Por: Antônio Henrique Couras;
Lembro-me de uma vez, em que em de uns muitos cafés da tarde oferecidos na minha casa, ainda na época da faculdade, em que tive que sair antes do que seria educado para poder chegar a tempo de assistir à primeira aula da noite. Mesa posta, todos sentados, e Tia Maria, quando me vê saindo de fininho, me fulmina com um olhar, e, de xícara em punho, profere:
-Que falta de estilo!
Acredito que ter estilo é o que nos salva, muitas vezes, da total loucura.
Na última semana tive o enorme inconveniente de passar quase quatro dias sem luz elétrica. O iogurte na geladeira pereceu no primeiro dia. As velas votivas foram profanadas de sua função mais nobre com a de nos impedir de tropeçar nos móveis à noite ou de pisar em algum invertebrado que passeasse pelo chão da casa na madrugada.
Graças a Deus, a caixa d’água sobreviveu tempo o suficiente para nos permitir o luxo da água encanada. Os banhos gelados que tanto detesto se tornaram meu maior prazer nesses dias. Um calor de mais de 30 graus dia e noite, com uma humidade relativa do ar acima de 80% formam o clima perfeito para orquídeas e samambaias, para mim foi um calvário.
A cama deu lugar à rede, as cobertas ficaram intocadas. Por noites eu me senti um membro da comitiva real fugida de Napoleão chegando nos trópicos. Suando em bicas, me abanando com leque e passando as noites insones à luz de velas. Os banhos frios se tornaram um prazer, e mais que eles só o prazer de ir a uma loja de conveniência ou farmácia e comprar uma singela garrafinha de água gelada.
Já à tarde, eram enfileirados os castiçais na mesa da sala de jantar, os tocos de vela eram jogados em um bule esmaltado para serem reciclados, e novas velas eram colocadas em seus postos, e ascendidas ao cair da noite. Um ritual particularmente refinado se formos observar a história em que reinavam as lamparinas alimentadas com óleo vegetal ou até mesmo óleo de baleia. Velas em castiçais de bronze eram um luxo que poucos podiam arcar.
Graças à Providência não nos rendemos aos modernos fogões elétricos. O fiel fogão a gás foi nossa salvação na ausência das práticas chaleiras e cafeteiras elétricas. Do contrário teríamos que usar lenha numa cozinha externa para evitar deixar a casa totalmente enfumaçada (falo com propriedade pois instalamos um forno de pizza na cozinha que foi usado pouquíssimas vezes já que além de demorar horas para aquecer, defumava a casa inteira fazendo até as muriçocas caírem em parafuso totalmente asfixiadas).
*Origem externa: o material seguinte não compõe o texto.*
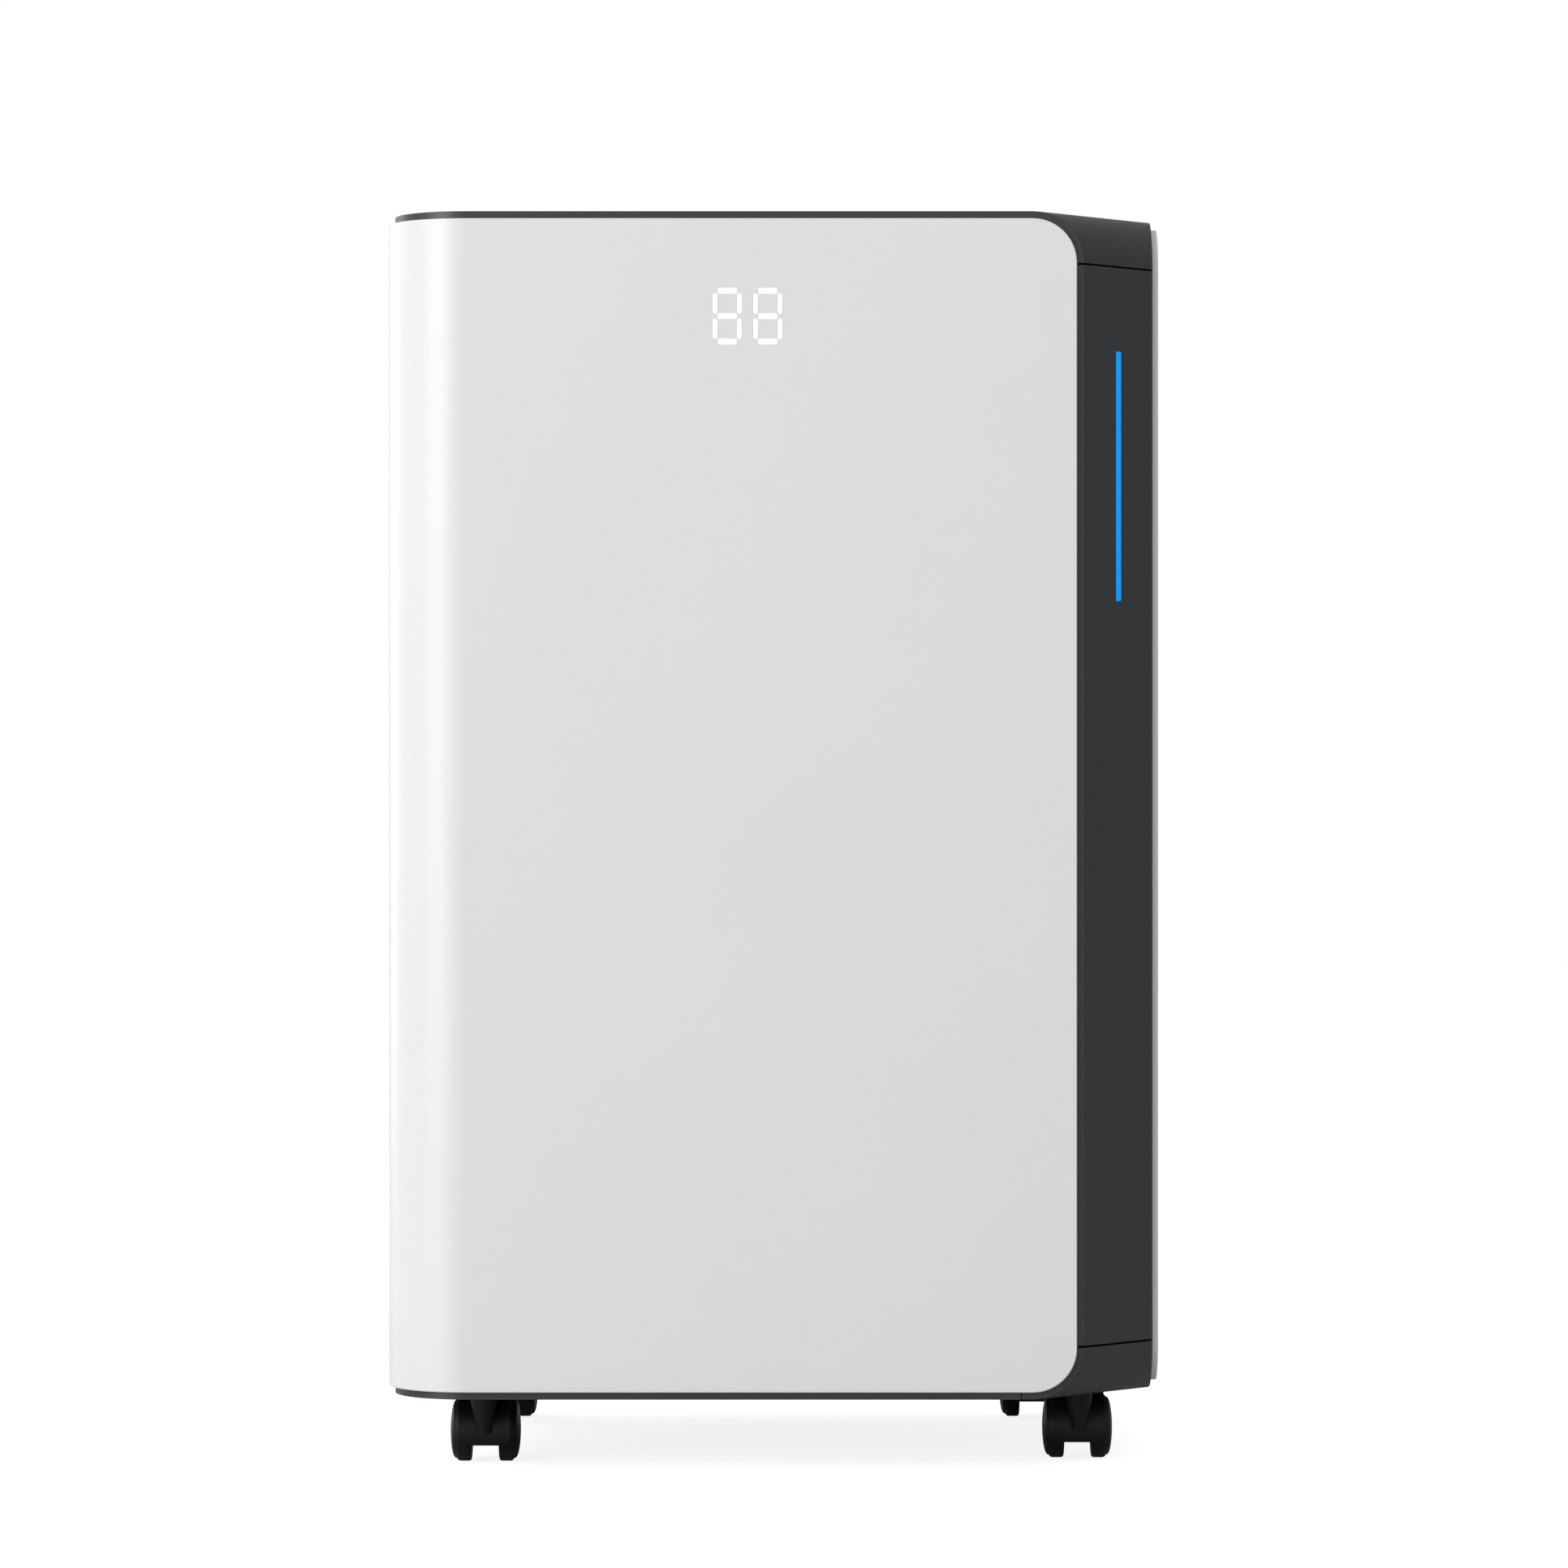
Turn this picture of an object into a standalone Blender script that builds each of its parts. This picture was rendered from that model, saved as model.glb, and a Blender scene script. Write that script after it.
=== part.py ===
# Free-standing dehumidifier on twin-wheel casters. Metres, +Z up, front towards -Y.
# The origin is on the floor, under the middle of the cabinet.
import math

import bmesh
import bpy
from mathutils import Matrix, Vector

# ---- driving dimensions -------------------------------------------------------------
WIDTH = 0.360
DEPTH = 0.276
HEIGHT = 0.584
GAP = 0.0003  # between pieces that touch
SEAM = 0.0007  # open joint between the dark mouldings
WALL = 0.003
ROOM = 0.0005  # round the pieces that come out through the rear shell
BOARD_THICKNESS = 0.0016
PANEL_PROUD = 0.003  # the white shells stand this far off the dark body
PANEL_MARGIN = 0.0035  # dark edge left round each white shell
CORNER_RADIUS = 0.038  # rounded vertical corners of the white shells
CHAMFER_LEG = 0.0335  # dark chamfered corners, measured along X or Y
END_RADIUS = 0.024  # chamfered corners roll over at the top and the bottom
SHELL_END_RADIUS = 0.0205

LIGHT_WIDTH = 0.00315
LIGHT_LENGTH = 0.1158
LIGHT_DROP = 0.0637  # top of the cabinet to the top of the light strip

DIGIT_WIDTH = 0.0137
DIGIT_HEIGHT = 0.0259
DIGIT_PITCH = 0.0187
DIGIT_DROP = 0.0358  # top of the cabinet to the top of the digits
DIGIT_CENTRE = -0.0121
SEGMENT_THICKNESS = 0.0025
SEGMENT_ASIDE = 0.0008  # level bars of a digit stop short of the corners by this much
SEGMENT_ABOVE = 0.0011  # and its upright bars by this much

WHEEL_RADIUS = 0.015
WHEEL_CLEARANCE = 0.005  # top of the wheels to the underside of the base
WHEEL_WIDTH = 0.0099
WHEEL_SPACE = 0.0132  # between the two wheels of a caster
CASTER_TRAIL = 0.018
HOOD_WIDTH = 0.0244
STEM_RADIUS = 0.004
AXLE_RADIUS = 0.0025
SOCKET_RADIUS = 0.0075
SOCKET_HEIGHT = 0.017
BASE_CORNER_START = 0.0625  # base corner piece, from the side wall inwards
BASE_CORNER_STRIP = 0.0343  # width of that piece, along X or Y from the chamfer line

TANK_HEIGHT = 0.174
TANK_LIFT = 0.0035  # rim of the base to the tank
TANK_WALL = 0.0025
BAY_ROOM = 0.0015  # between the tank and the walls of its bay
TANK_SIDE = 0.0155  # chamfer to the side of the tank
TANK_CORNER = 0.004  # its four long edges, rounded alike on the tank, its lid and its panel
ELECTRONICS_DEPTH = 0.068
DECK_THICKNESS = 0.004
COMPRESSOR_RADIUS = 0.055
COMPRESSOR_GAP = 0.0147

CONTROL_START = 0.014  # front face of the cabinet to the control plate
CONTROL_DEPTH = 0.052
CONTROL_WIDTH = 0.150
BUTTON_RADIUS = 0.0075
BUTTON_TRAVEL_ROOM = 0.0009
CONTROL_FRAME_DEPTH = 0.012
HANDLE_DEPTH = 0.050
HANDLE_WIDTH = 0.150
HANDLE_THICKNESS = 0.012
TOP_STEP = 0.013  # bands of flat top between the control plate, handle and outlet
VANE_COUNT = 4
FAN_RADIUS = 0.080
FAN_LIFT = 0.012
COIL_DEPTH = 0.021
COIL_MARGIN = 0.062  # side of the dark body to the side of the coils

# Each caster's wheels stand here: from the sides of the dark body, and from its front or back.
CASTER_INSETS = {
    "front_left": (0.041, 0.0588),
    "front_right": (0.0332, 0.0726),
    "rear_left": (0.041, 0.0215),
    "rear_right": (0.047, 0.0215),
}

# ---- derived values -----------------------------------------------------------------
FLOOR_GAP = 2 * WHEEL_RADIUS + WHEEL_CLEARANCE
BODY_X = WIDTH / 2 - PANEL_PROUD
BODY_Y = DEPTH / 2 - PANEL_PROUD
INNER_X = BODY_X - WALL
INNER_Y = BODY_Y - WALL
CHAMFER_REACH = BODY_X + BODY_Y - CHAMFER_LEG  # x - y on the front chamfer
CHAMFER_X = CHAMFER_REACH - BODY_Y
CHAMFER_Y = CHAMFER_REACH - BODY_X
BASE_TOP = FLOOR_GAP + END_RADIUS
BASE_FLOOR = FLOOR_GAP + WALL
COVER_BOTTOM = HEIGHT - END_RADIUS
SHELL_THICKNESS = PANEL_PROUD - GAP
FLANGE = TANK_SIDE - 0.001  # of the corner panels, behind the ends of the shells
TANK_BOTTOM = BASE_TOP + TANK_LIFT
TANK_TOP = TANK_BOTTOM + TANK_HEIGHT
DECK_BOTTOM = TANK_TOP + 0.008
DECK_TOP = DECK_BOTTOM + DECK_THICKNESS
COMPRESSOR_X = INNER_X - COMPRESSOR_GAP - COMPRESSOR_RADIUS
COMPRESSOR_Y = 0.020
BAY_RIGHT = COMPRESSOR_X - COMPRESSOR_RADIUS - COMPRESSOR_GAP - WALL
TANK_LEFT = TANK_SIDE - CHAMFER_X
TANK_RIGHT = BAY_RIGHT - BAY_ROOM
TANK_FRONT = ELECTRONICS_DEPTH - DEPTH / 2
COIL_X = BODY_X - COIL_MARGIN
COIL_BOTTOM = DECK_TOP + 0.004
COIL_TOP = COVER_BOTTOM - 0.012
EVAPORATOR_Y = DEPTH / 2 - 0.014 - COIL_DEPTH
CONDENSER_Y = EVAPORATOR_Y - 0.003 - COIL_DEPTH
CONTROL_FRONT = CONTROL_START - DEPTH / 2
HANDLE_FRONT = CONTROL_FRONT + CONTROL_DEPTH + TOP_STEP
HANDLE_BACK = HANDLE_FRONT + HANDLE_DEPTH
OUTLET_FRONT = HANDLE_BACK + TOP_STEP
OUTLET_BACK = CONDENSER_Y - 0.004
HOUSING_FRONT = OUTLET_FRONT - 0.003
HOUSING_BACK = OUTLET_BACK
FAN_Z = DECK_TOP + FAN_LIFT + FAN_RADIUS + 0.015
DOOR_X = COIL_X + 0.003
DOOR_BOTTOM = DECK_TOP + 0.015
DOOR_TOP = COIL_TOP + 0.004
ROUND_STEPS = 5
CORNER_STEPS = 7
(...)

Ainda que tomar chá ou café fosse a última coisa que passasse pela minha mente nesses dias de calor, lembro-me de minha vó que tinha sua xícara favorita, de opalina branca, última de seu conjunto, em que bebericava seu café todas as tardes antes das visitas costumeiras chegarem. Nunca foi uma avó doce, mas deixou essa lição. Nunca esteve com o cabelo desalinhado, unhas por fazer nem sequer ficava sem anágua.
Em momentos como os que vivi esses dias, eram esses rituais, quase toaletes, que mantiveram alguma sanidade. O varrer a casa para tirar os mosquitos mortos da noite anterior, o enrolar a rede, o dobrar os lençóis, organizar as almofadas no sofá, regar as plantas, até o perfume de flor de laranjeira após os banhos para ajudar na serenidade da mente.
Dizem que as modas passam, mas o estilo permanece. E eu acredito que são os momentos que nos testam que provam o que realmente é o nosso estilo. Se é o nosso estilo ser esmerado com os afazeres domésticos, ou se o nosso estilo está em sair e viver o mundo.
Se é o nosso estilo permanecer quando as coisas ficam difíceis ou se nos é mais afeito identificar situações problemáticas e evita-las desde o início.
Estilo é, afinal de contas, mais do que a escolha da sua xícara preferida ar tomar café ou usar os castiçais para colocar as velas quando falta luz ao invés de potes de conserva.
Estilo é quase que como um sintoma da nossa personalidade e do nosso verdadeiro eu, que escapa de nós quase como uma expiração, sem que percebamos ou pensemos nisso. Estilo é o saber viver e enfrentar o mundo sendo nós mesmos.